◆ **Problem details**: Go through the material below and count the lines with the string "model"; the number is the whole answer.

◆ **Provided material**:
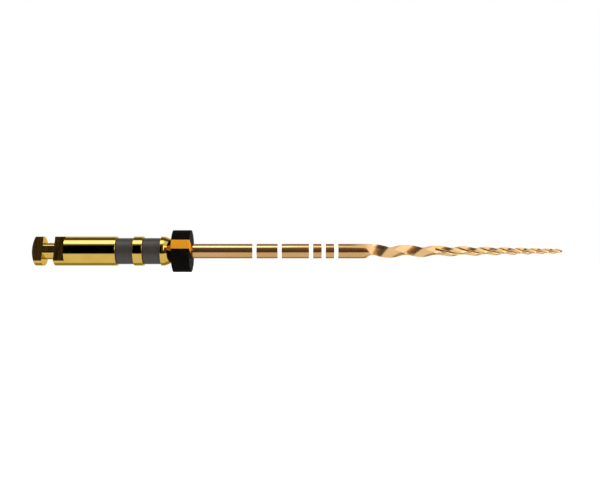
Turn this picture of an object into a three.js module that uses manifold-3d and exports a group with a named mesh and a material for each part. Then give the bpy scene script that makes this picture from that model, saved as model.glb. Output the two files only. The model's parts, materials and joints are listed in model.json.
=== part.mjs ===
// A rotary endodontic file with a latch handle, in millimetres.
//
// Frame: +X runs along the axis from the rear end of the shank to the tip, +Z is up, and the origin
// is on the axis at the apex of the shank's domed rear end. The drive flat and the stop's mark face
// -Y and a little upwards.
//
// A brass handle holds a nickel-titanium file in a blind bore, bonded with adhesive. Two coloured
// rings on the handle tell the size. A silicone stop slides on the round part of the file, and white
// marks on it tell the depth from the tip.
import * as THREE from "three";
import { mergeVertices } from "three/addons/utils/BufferGeometryUtils.js";
import Module from "manifold-3d";

// ---- driving dimensions ----

// Places along the axis
const GROOVE_REAR = 0.88; // retaining groove of the latch shank
const GROOVE_FRONT = 1.8;
const FLAT_END = 2.68; // where the drive flat stops at a step
const REAR_RING = [6.74, 8.1]; // the two colour rings
const FRONT_RING = [8.86, 10.26];
const NOSE_CONE_START = 10.54; // where the cone's side would meet the shank's
const NOSE_FACE = 11.16;
const STOP_REAR = 11.21;
const STOP_FRONT = 12.65;
const FLUTE_START = 26.4;
const TIP = 42.3;
const MARK_DEPTHS = [18.1, 19.1, 20.1, 22.6, 24.6]; // centre of each depth mark, back from the tip

// Handle
const SHANK_RADIUS = 1.175; // nominal 2.35 mm latch shank
const DOME_HEIGHT = 0.25;
const NECK_RADIUS = 0.665;
const DRIVE_FLAT_OFFSET = 0.605; // from the axis to the flat
const DRIVE_FLAT_TURN = 19; // degrees that the flat is turned up from -Y
const NOSE_CONE_ANGLE = 22.5; // degrees that the cone's side slopes
const NOSE_FILLET_RADIUS = 0.5; // between the shank and the cone
const EDGE_BREAK = 0.03;
const RING_SEAT_RADIUS = 0.94;
const RING_RADIUS = 1.046; // outside of a colour ring, a little below the gold
const RING_SIDE_GAP = 0.01;
const RING_EDGE_BREAK = 0.015;
const BORE_DEPTH = 6.6;
const BORE_RADIUS = 0.65;

// File
const SHAFT_RADIUS = 0.587;
const BOND_RADII = [0.602, 0.634];
const BOND_EDGE_BREAK = 0.008;
const BOND_END_GAP = 0.05; // of the film to the bore's ends
const TANG_END_GAP = 0.15; // of the tang to the bottom of the bore
const TANG_CHAMFER = 0.1;
const TAPER_STEPS = [
  // diameter of the cutting envelope at a distance back from the tip
  { back: 0, diameter: 0.37 },
  { back: 3, diameter: 0.55 },
  { back: 10, diameter: 0.885 },
  { back: 15.9, diameter: 1.157 },
];
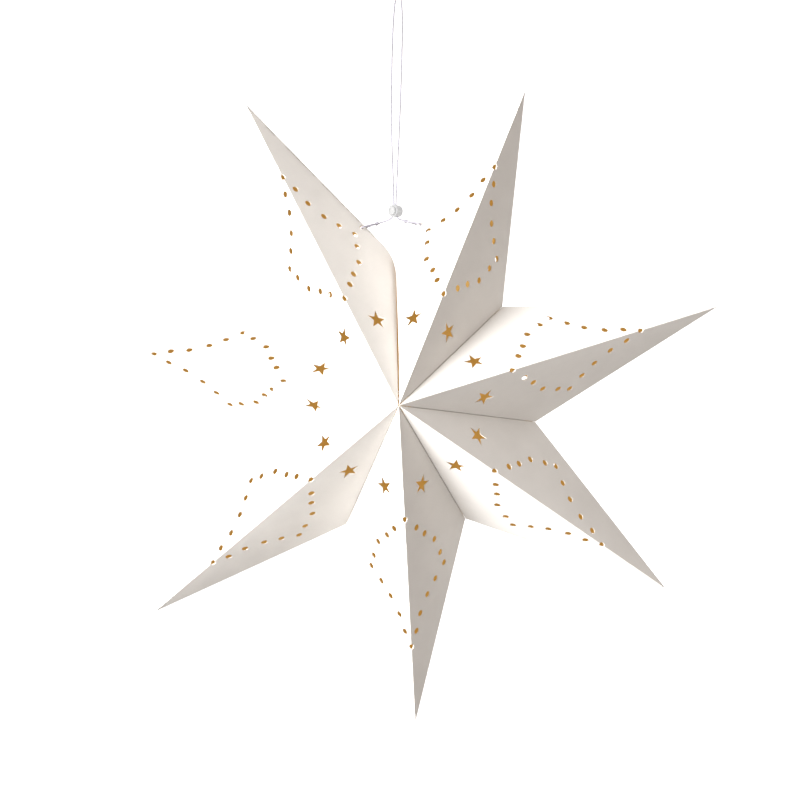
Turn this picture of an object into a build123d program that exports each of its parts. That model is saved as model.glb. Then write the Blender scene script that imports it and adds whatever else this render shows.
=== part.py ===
"""Seven-pointed folded card star shade, hung on a cord with a cord lock.

Millimetres, +Z up. The front peak faces -Y and +X is to the right of someone who
looks at the front. The origin is the hanging point, the top inside of the cord's loop.
"""
import os
from math import cos, pi, radians, sin, tan

from build123d import *

os.makedirs("parts", exist_ok=True)

# ---- Star ----
TIP_RADIUS = 305.0          # middle axis to each tip
VALLEY_RADIUS = 127.5       # middle axis to the valley between two arms
HALF_DEPTH = 105.0          # middle plane to the front peak, and to the back peak
CARD = 0.4                  # thickness of the card
STAR_OFFSET = 1.4           # the star's axis lies this far right of the hanging point
STAR_DROP = 370.0           # and this far below it

# ---- Slit between the first and the last arm ----
SLIT_DIRECTION = 91.2       # degrees from +X towards +Z
FIRST_SLIT_SIDE = 26.4      # degrees from the slit to the first arm's ridge
LAST_SLIT_SIDE = 23.3       # degrees from the slit to the last arm's ridge
FIRST_SLIT_VALLEY = 130.0   # middle axis to the first arm's corner at the slit
LAST_SLIT_VALLEY = 139.0    # middle axis to the last arm's corner at the slit
SLIT_OPENING = 0.7          # degrees between the two free edges
SLIT_CORNER_RADIUS = 44.0   # rounding of both corners, seen from the front

# ---- Glue flaps along the closed valleys ----
FLAP_WIDTH = 12.0
FLAP_PEAK_GAP = 14.0        # left free next to the peaks
FLAP_VALLEY_GAP = 10.0      # left free next to the valley corner

# ---- Punched pattern, measured on the flat panel: along the ridge, off the ridge ----
HOLE_DIAMETER = 6.0
RIDGE_HOLES = [109.0, 240.0]
SIDE_HOLES = [(122, 14), (132, 24), (143.5, 37), (160.5, 44.5), (173.5, 49.5),
              (184, 36), (195, 24), (210, 13.5), (226, 7.5)]
STAR_CUT_PLACE = (83.5, 24.0)   # on the front panels only
STAR_CUT_TIP = 10.0         # radius to the small star's tips
STAR_CUT_NOTCH = 3.9        # radius to its notches
PUNCH_DEPTH = 1.0           # how far a punch reaches to each side of the card's face
OVERCUT_ANGLE = 8.0         # degrees that the hollow's cutting block is wider than the arm

# ---- Cord ----
CORD_DIAMETER = 1.4
CORD_HOLE_ROOM = 2.2        # how much wider each arm's hole is than the cord
CORD_HOLE_FROM_TIP = 154.8  # along the arm's outer edge
CORD_HOLE_INSET = 3.5       # in from that edge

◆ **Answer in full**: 2